DYING, IN OTHER WORDS

By

Pub Date: April 1st, 1984
Publisher: Faber & Faber

Gee, a young British product of literary academia (Oxford M. Litt. on Surrealism, Ph.D. on the 20th-century novel), frames this debut-fiction with postmodernist gimmicks: Dying, In Other Words is a novel within the novel, supposedly written by the late Moira Penny; Moira is also a character in the novel, dying exactly as author Moira dies; the central narrative is followed by poems and notes by author Moira; etc. But, while such Chinese-box, metafictional games fall largely fiat here, Gee's inner novel--a stream-of-consciousness black comedy--is often stylish, occasionally sharp and funny. Would-be writer Moira, 25, is indeed dead--having apparently fallen from the third-floor balcony of her Oxford bedsitter. So the narrative snakes through the minds of assorted people as they react to Moira's demise. Seedy reporter Les Hawtrey spews out richly parodied tripe in the News of the Weak. (""TRAGIC BALCONY PLUNGE OF LOVE TANGLE BLUESTOCKING."") Old milkman Bill Dutton, who found the body, turns out to be a bygone sex murderer--whose obsessions remain all too vivid. Moira's married lover, ""John X,"" wanders about the streets in guilt and confusion, dying of shock in a freak blizzard: ""quite dead and a wonderful snowy-white angel by early morning."" Moira's self-involved homosexual soulmate, Jean Claude, is terrorized by a local bisexual/sadist hustler. And so it goes--with focus on the hangups and kinks (largely sexual) of Moira's friends and neighbors.
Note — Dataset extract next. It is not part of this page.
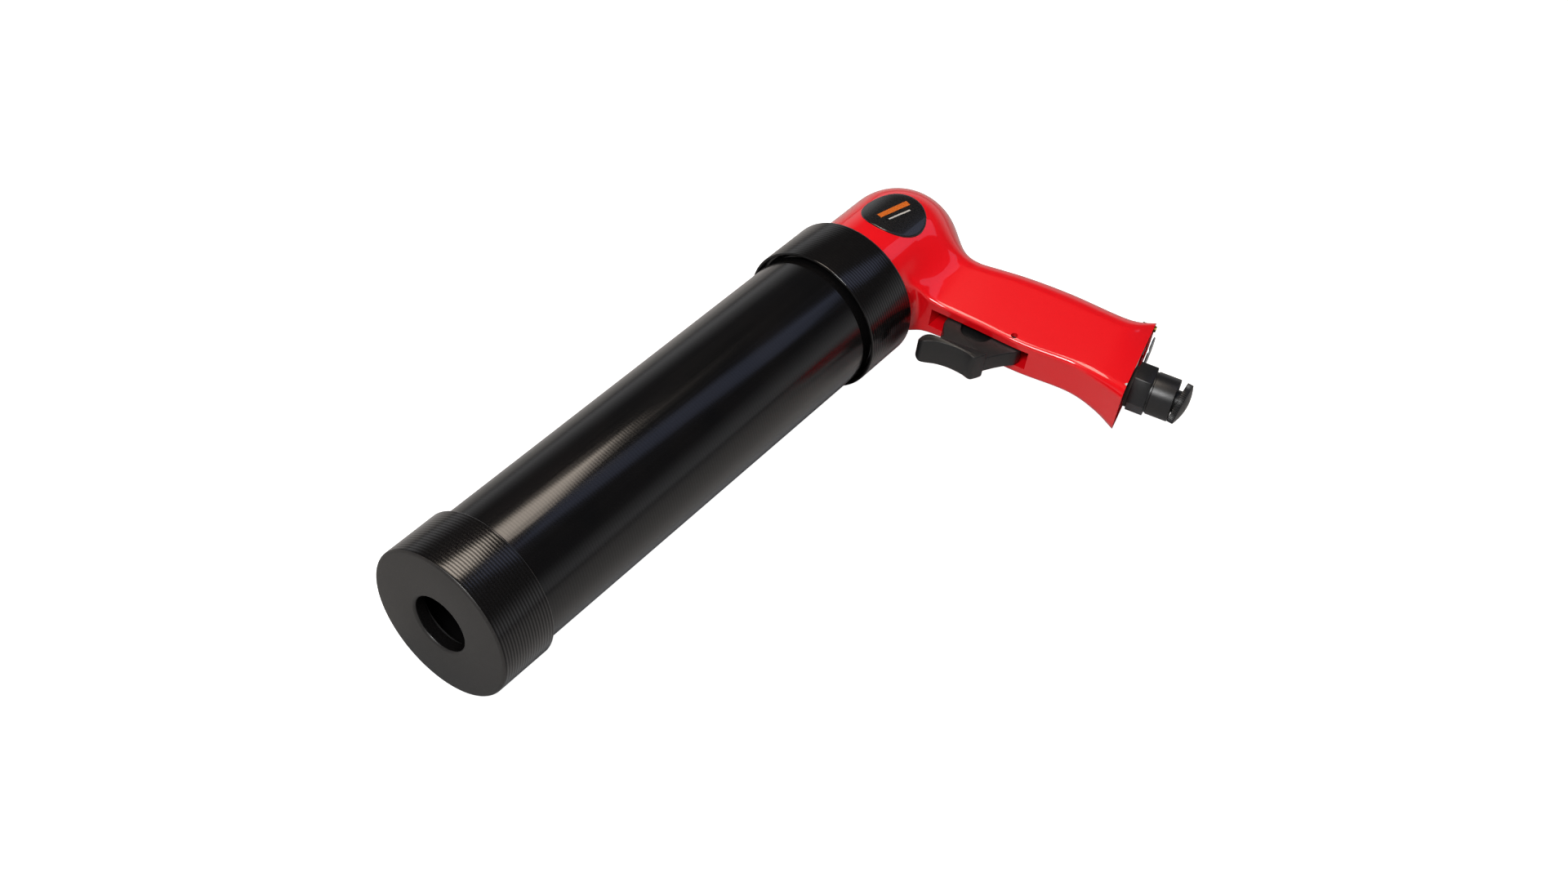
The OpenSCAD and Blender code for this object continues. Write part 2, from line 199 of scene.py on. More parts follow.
def blank(name):
    """An empty material with its surface shader and its place on the object."""
    material = bpy.data.materials.new(name)
    material.use_nodes = True
    tree = material.node_tree
    tree.nodes.clear()
    shader = add(tree, "ShaderNodeBsdfPrincipled")
    add(tree, "ShaderNodeOutputMaterial", {}, {"Surface": (shader, "BSDF")})
    place = add(tree, "ShaderNodeTexCoord")
    return material, tree, shader, place


def grain(tree, place, size_mm, stretch=(1, 1, 1), detail=2.0):
    """Noise whose grain is size_mm wide, stretched along an axis where stretch is above 1."""
    laid = add(tree, "ShaderNodeMapping", {"Scale": tuple(1 / s for s in stretch)},
               {"Vector": (place, "Object")})
    return add(tree, "ShaderNodeTexNoise", {"Scale": 1 / (size_mm * MM), "Detail": detail},
               {"Vector": (laid, "Vector")})


def spread(tree, source, low, high, output="Fac", start=0.3, stop=0.7):
    """A value between low and high from a pattern."""
    return add(tree, "ShaderNodeMapRange",
               {"From Min": start, "From Max": stop, "To Min": low, "To Max": high},
               {"Value": (source, output)})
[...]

Some of this material is--even if read as partial parody--stale and stagey. It certainly doesn't add up satisfyingly, with or without reference to the metafictional framework. But, page by page, Gee demonstrates promise as an ironic observer and darkly lyrical maker of vignettes--talents which would show up far better in a more straightforward, less cutely ""literary"" novel.